The new analysis appears in the journal Perspectives on Psychological Science.
The results of psychological interventions, like medical ones, must be compared to improvements in a control condition, said University of Illinois psychology professor Daniel Simons, who co-wrote the article with Walter Boot, Cary Stothart and Cassie Stutts, of Florida State University. In a clinical trial for a new drug, some participants receive a pill with the critical ingredients, and others receive an identical-looking pill that is inert – a placebo. Because participants cannot tell which they received, people in each condition should be equally likely to expect improvements.
In contrast, for most psychology interventions, participants know what’s in their “pill,” Simons said.
“It’s not possible to use a brain-training program for 10 hours without knowing the type of training you received,” he said. “People can form expectations for what will improve based on their experiences with the training tasks, and the existence of differences in expectations between people in treatment and control groups potentially undermines any claim that improvements were due to the treatment itself. Not one of the studies cited by the brain-training companies looks at differing expectations between the groups.”

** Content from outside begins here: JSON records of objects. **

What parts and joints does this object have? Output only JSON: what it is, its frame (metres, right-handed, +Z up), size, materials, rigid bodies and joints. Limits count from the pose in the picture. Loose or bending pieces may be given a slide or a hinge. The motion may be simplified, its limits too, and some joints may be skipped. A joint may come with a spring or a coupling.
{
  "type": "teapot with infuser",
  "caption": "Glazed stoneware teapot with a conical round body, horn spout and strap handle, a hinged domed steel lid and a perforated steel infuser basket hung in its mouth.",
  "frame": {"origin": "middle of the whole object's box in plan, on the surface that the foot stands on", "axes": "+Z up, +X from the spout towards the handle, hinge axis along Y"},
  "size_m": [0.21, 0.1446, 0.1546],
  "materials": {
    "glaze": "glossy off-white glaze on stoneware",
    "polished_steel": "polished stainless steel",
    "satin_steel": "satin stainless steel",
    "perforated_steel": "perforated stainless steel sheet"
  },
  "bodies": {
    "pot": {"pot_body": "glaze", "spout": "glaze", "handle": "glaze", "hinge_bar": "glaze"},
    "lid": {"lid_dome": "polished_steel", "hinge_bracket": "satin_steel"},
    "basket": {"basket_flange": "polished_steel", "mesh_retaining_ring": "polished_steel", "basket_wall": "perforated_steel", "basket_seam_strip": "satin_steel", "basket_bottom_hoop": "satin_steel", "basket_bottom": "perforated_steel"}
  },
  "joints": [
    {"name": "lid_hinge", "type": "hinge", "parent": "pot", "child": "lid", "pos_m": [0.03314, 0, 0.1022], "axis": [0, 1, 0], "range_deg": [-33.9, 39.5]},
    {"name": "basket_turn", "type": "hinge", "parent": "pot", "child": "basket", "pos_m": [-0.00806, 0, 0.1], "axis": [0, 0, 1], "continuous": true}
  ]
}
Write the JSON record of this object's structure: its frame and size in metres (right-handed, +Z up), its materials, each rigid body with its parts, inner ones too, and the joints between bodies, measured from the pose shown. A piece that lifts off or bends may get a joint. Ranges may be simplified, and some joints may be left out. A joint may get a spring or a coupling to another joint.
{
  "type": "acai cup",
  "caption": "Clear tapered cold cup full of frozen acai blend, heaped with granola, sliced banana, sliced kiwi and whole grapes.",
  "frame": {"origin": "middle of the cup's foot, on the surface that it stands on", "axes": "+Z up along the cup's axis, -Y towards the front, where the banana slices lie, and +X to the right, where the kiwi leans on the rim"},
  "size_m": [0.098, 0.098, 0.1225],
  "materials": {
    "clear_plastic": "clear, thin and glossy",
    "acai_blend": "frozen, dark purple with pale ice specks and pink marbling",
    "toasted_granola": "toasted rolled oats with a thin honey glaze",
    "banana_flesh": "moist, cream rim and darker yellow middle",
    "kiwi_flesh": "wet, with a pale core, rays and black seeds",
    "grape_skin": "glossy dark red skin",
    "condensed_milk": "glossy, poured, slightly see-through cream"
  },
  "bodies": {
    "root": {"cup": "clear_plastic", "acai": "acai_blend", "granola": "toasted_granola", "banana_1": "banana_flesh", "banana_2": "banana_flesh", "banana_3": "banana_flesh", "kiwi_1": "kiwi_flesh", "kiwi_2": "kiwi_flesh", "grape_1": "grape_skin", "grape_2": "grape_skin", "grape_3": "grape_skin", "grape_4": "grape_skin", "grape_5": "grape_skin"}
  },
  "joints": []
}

Merely having an “active control group,” one that does something for the same amount of time as the treatment group, does not protect against the placebo effect, Simons said. A treatment group that completes an intensive memory-training regimen might expect improved performance on other cognitive tasks assessing memory. A control group that does crossword puzzles or watches DVDs for the same amount of time likely won’t expect the same amount of improvement on the same tasks, he said.

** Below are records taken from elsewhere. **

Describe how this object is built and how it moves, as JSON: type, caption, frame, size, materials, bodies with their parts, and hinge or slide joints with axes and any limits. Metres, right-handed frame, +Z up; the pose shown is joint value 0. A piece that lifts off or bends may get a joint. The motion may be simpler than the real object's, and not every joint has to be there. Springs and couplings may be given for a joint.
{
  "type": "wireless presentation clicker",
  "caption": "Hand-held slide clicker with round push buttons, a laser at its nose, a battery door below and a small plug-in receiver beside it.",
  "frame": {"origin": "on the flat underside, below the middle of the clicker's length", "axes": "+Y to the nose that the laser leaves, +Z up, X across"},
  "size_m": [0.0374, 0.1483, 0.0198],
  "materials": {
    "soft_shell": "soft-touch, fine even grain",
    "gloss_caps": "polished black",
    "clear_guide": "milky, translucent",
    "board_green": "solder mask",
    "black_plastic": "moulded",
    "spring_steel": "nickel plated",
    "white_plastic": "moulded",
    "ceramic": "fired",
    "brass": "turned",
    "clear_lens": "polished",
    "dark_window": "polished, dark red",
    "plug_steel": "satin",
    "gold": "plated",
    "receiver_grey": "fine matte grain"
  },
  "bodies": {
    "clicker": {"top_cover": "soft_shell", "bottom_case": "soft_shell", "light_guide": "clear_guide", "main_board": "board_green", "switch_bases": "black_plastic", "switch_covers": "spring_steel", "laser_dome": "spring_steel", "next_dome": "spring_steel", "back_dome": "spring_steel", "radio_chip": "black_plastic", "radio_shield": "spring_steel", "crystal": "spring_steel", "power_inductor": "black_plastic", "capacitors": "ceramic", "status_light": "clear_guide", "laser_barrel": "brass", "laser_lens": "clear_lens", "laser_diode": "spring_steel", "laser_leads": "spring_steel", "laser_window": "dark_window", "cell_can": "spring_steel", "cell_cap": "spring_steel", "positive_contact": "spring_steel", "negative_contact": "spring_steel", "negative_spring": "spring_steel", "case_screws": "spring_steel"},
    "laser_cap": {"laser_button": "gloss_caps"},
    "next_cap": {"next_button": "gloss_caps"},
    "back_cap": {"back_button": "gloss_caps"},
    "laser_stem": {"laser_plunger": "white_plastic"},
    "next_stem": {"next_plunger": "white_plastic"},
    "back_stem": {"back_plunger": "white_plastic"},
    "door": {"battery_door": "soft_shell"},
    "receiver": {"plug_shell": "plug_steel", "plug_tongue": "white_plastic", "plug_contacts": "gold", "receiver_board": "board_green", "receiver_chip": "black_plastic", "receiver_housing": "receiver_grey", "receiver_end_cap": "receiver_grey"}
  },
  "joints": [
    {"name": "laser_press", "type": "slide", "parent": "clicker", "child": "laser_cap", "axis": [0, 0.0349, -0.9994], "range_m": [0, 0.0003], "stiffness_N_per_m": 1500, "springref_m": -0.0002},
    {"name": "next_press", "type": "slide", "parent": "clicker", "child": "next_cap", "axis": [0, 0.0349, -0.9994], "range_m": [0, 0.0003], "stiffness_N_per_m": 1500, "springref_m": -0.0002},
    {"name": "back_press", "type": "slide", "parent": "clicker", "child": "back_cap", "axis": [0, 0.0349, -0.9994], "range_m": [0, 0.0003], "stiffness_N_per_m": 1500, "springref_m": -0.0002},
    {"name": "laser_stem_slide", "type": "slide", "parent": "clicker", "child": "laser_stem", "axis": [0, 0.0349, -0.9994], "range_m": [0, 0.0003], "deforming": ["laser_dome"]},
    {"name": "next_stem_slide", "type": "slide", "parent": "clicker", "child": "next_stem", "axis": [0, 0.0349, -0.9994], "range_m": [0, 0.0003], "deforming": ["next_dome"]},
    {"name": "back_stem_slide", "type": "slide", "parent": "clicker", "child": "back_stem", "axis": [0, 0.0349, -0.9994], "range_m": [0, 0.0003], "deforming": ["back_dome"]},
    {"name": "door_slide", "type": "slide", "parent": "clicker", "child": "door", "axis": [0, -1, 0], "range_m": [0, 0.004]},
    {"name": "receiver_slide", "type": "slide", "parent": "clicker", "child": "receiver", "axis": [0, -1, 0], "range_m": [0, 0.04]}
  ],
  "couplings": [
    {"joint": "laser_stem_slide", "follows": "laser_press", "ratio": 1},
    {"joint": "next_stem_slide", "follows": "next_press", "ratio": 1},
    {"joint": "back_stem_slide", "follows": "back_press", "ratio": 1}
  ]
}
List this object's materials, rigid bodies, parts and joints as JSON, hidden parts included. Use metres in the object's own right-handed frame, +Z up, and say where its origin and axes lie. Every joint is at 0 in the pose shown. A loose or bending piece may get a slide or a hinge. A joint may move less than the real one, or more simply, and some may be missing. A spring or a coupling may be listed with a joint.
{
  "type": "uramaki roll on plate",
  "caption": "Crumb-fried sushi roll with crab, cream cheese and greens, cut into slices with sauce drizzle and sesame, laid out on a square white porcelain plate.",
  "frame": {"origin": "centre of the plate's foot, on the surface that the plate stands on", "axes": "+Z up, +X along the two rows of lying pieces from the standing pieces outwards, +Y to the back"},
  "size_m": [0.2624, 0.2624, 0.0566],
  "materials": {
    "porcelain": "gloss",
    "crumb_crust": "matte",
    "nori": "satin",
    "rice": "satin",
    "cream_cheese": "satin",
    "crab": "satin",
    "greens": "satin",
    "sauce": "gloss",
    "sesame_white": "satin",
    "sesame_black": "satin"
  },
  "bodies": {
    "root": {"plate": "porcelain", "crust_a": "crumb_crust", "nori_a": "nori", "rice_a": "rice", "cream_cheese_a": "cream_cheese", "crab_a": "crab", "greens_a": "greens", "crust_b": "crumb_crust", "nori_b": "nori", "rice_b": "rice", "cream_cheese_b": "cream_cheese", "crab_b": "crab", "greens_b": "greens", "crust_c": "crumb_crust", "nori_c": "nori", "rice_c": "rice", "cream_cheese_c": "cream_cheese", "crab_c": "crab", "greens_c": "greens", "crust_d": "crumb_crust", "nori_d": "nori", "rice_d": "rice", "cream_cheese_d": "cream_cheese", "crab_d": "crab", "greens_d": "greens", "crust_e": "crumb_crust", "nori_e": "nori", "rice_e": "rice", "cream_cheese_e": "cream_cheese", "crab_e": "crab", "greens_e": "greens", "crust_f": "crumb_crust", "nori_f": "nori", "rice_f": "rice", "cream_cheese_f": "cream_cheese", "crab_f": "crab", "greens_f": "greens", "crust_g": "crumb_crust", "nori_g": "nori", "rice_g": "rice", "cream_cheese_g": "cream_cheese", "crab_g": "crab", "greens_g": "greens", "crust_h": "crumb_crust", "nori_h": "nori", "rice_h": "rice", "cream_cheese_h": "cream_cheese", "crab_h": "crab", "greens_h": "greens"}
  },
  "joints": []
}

“These problems are not limited to brain-training studies,” Simons said. “They hold true for almost all intervention studies.”
To illustrate the pervasiveness of this problem, the researchers examined expectations for improvement in studies of the effect of playing action video games on measures of perception and attention.
“Such studies find greater improvements in performance on attention and perception tasks after training with action video games than after training with non-action games for the same amount of time,” Boot said. “However, even with this sort of active control condition, these interventions still are at risk for differential placebo effects.”
The researchers measured expectations in two survey studies involving 200 participants each. Participants watched either a short video of an action game (“Unreal Tournament”) or one of the games commonly used as controls in these studies (“Tetris” or “The Sims”). They then read descriptions of the cognitive tests used in the studies, watched short videos of the tests, and answered questions about whether they thought their performance on the tests would improve as a result of training on the video game they had viewed.
The results showed that expectations for improvement were greater for the action-game group than for the control games on exactly the same tests that showed bigger improvements for action-game training in the intervention studies. In fact, the pattern of expected improvements exactly matched actual improvements seen in video game intervention studies, the researchers found.
“If expectations for improvement align perfectly with the actual improvements, then any claim that the treatment was effective is premature,” Simons said. “Researchers must first eliminate differences in expectations across conditions.”
“Even though participants in psychology interventions typically know the nature of their intervention – you can’t play a video game without knowing the game you’re playing – there are steps researchers can take to ensure that the advantages of the treatment group are not due to expectations,” Boot said.
For example, researchers can mislead participants as to the expected benefits of a particular intervention, giving those in the control group higher expectations for improvement than those in the treatment group. Researchers also can assess expectations generated by treatments in a separate sample of participants to ensure that expectations do not differ between intervention and control treatments.
“Although placebo effects can be helpful as well, we need to know what causes improvements in an intervention,” Simons said. “We don’t want to recommend new therapies, change school curricula, or encourage the elderly to buy brain-training games if the benefits are just due to expectations for improvement. Only by using better active controls that equate for expectations can we draw definitive conclusions about the effectiveness of any intervention.”